Okay, this might be a stupid question, but if you are having more than one shower and have been asked to supply the guest list, are you inviting the same people, give or a take a few folks? My concern is that I don't want to come across as greedy, i.e. I don't want people to think they need to bring a gift to both, that seems a bit much, especially in this economy, and I certainly don't expect someone to bring a gift to both.
Should I have the hostess of the later dated shower just put "no gifts please" on the invite? Have you ever been invited to multiple showers (baby or bridal) for the same person? Did you find that annoying/greedy? Did you give a gift at both?
Re: If you're having more than one shower...
My family is doing different people at both showers. One shower is my family and one is DH's. They wanted to have a joint shower, but the guest list was too big. I don't know if my perhaps my mom will be at both.
I am having 2 showers because my mom's family is 5 hours away from where I live. So the shower down there will be friends/family from home and my shower up here will be friends/family who live up here.
I am inviting MIL to the far away shower, just as a courtesy. I am also inviting my BFF to both but I told her I don't expect her to drive 5 hours to a shower. Maybe if yours are in the same town you can have a family shower and then a friends shower? Or divide by family, your family goes to one, and DH's to the other?
Proud mama to a boys- 6/17/09 - a girl 2/23/11- and a boy 8/20/12
DD - February 2011
You should never invite a guest to more than one shower unless it is someone like your mother, sister, or maybe a best friend.

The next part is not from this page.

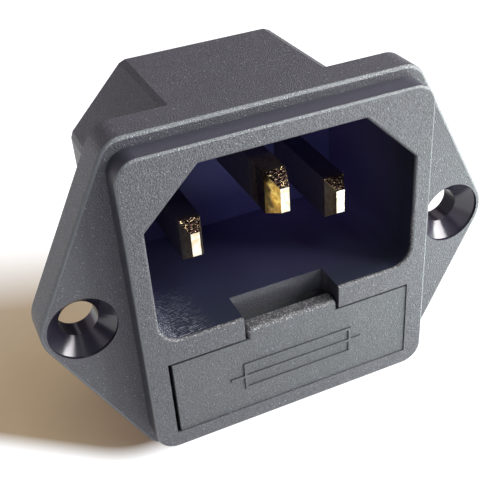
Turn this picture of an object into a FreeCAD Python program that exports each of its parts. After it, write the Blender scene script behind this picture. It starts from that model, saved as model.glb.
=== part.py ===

One of the main reasons for having more than one shower is to make it more convenient on your guests...one for one side of the family, one for another or one for family/friends and one for co-workers.
Ditto.
I had 4 showers total
1. My Mom and her family/friends shower
2. Couples shower for our friends
3. MIL and step-MIL families/friends shower
4. work shower
About 5 of my girlfriends were overlapped between the first 2 showers. I told them each specifically not to bring a gift to the couples shower, and 3 of them did anyway. I would avoid overlap as much as you can, if possible.